I woudnt be opposed to that, Running the wires I have now straight into the two db37 connectors, and running whatever else I would need off of that as well (tach, 12v, gnd, check engine, etc etc.) Im assuming you were referring to the wiring that diy provides? my only concern is that I do not see the main db-37 connector for sale on there, but im sure that a call to them would solve that.

But first things first, I can get my hands on a 99 fuel rail, Do I need to do that? or is there a way to make the 01 rail work?

And is there anything internal to the ms3 that I need to do to properly read the crank and cam signals? (or anything I need to check this weekend?)

Zaphod 04-17-2013 12:14 AM

@Gryff - of course you will have to open up the MS because you want to drive the VVT - you need to set up the MS for that...

Have you seen my VVTswap thread in the Engine performance section?

Sven

Gryff 04-17-2013 12:51 AM

Thats exactly why im asking.
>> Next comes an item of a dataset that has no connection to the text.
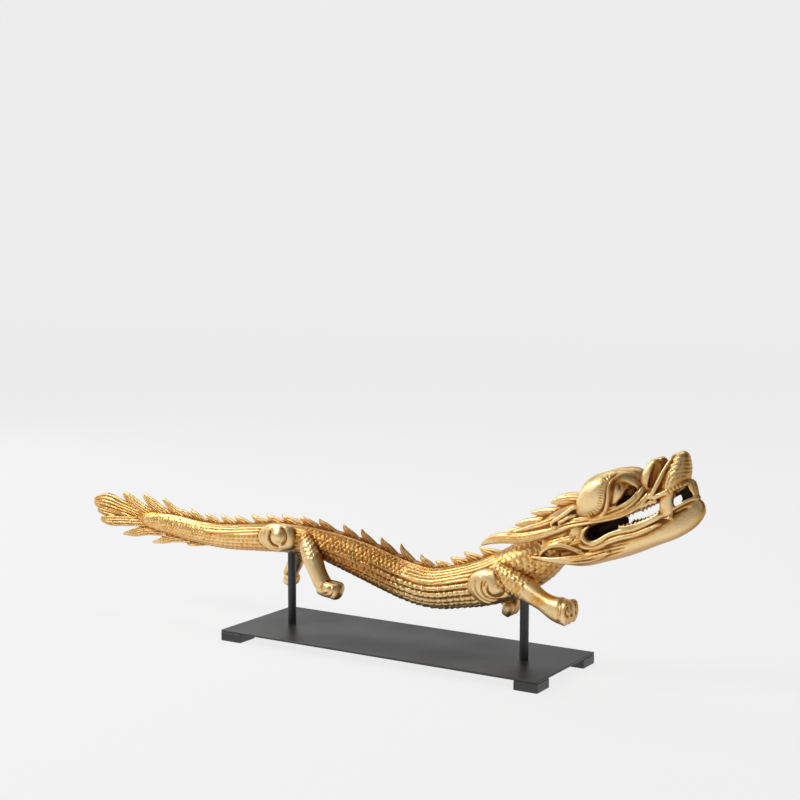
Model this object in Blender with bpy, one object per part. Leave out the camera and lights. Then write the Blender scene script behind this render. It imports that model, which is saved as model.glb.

Electronics are voodoo and witchcraft to me, and I was under the impression that the vvt pin 27 on the 3x board could handle the vvt with no issues or changes.:hustler:

I do not recall, I will read it tomorrow when I have some free time.

Zaphod 04-17-2013 01:25 AM

That should be true, but you WILL have to open up the MS and WIRE it...(inside and from the MS to the VVT actuator)!

shuiend 04-17-2013 07:54 AM

The biggest issue I think Gryff has is figuring out if his MS was originally built with the VR circuits, or the older circuits that would only read the NA CAS. Realistically once he has the VR circuits is there any reason to run the CAM sensor to the expander card as opposed to where he is already running it on the main DB37?

Braineack 04-17-2013 08:44 AM

he should be able to use the opto in for the crank and expander board vr input for cam.

Is the 99+ crank sensor the same as the 96-97?

Gryff 04-17-2013 08:53 AM


Originally Posted by shuiend (Post 1001923)
The biggest issue I think Gryff has is figuring out if his MS was originally built with the VR circuits, or the older circuits that would only read the NA CAS. Realistically once he has the VR circuits is there any reason to run the CAM sensor to the expander card as opposed to where he is already running it on the main DB37?

This.


:brain: I havent messed with na8's very much, but I believe that they still ran on the single cas on the exhaust cam instead of intake, but no crank sensor until 99. so no.

Braineack 04-17-2013 08:57 AM

there's definitely a crank sensor on the front of the 96-97 motor a CAS (or cam sensor) on the cam.


I just dunno if they are the same, but im pretty sure the typical opto input you're probably using now will work for the crank input, so then it's just input the cam into the expander.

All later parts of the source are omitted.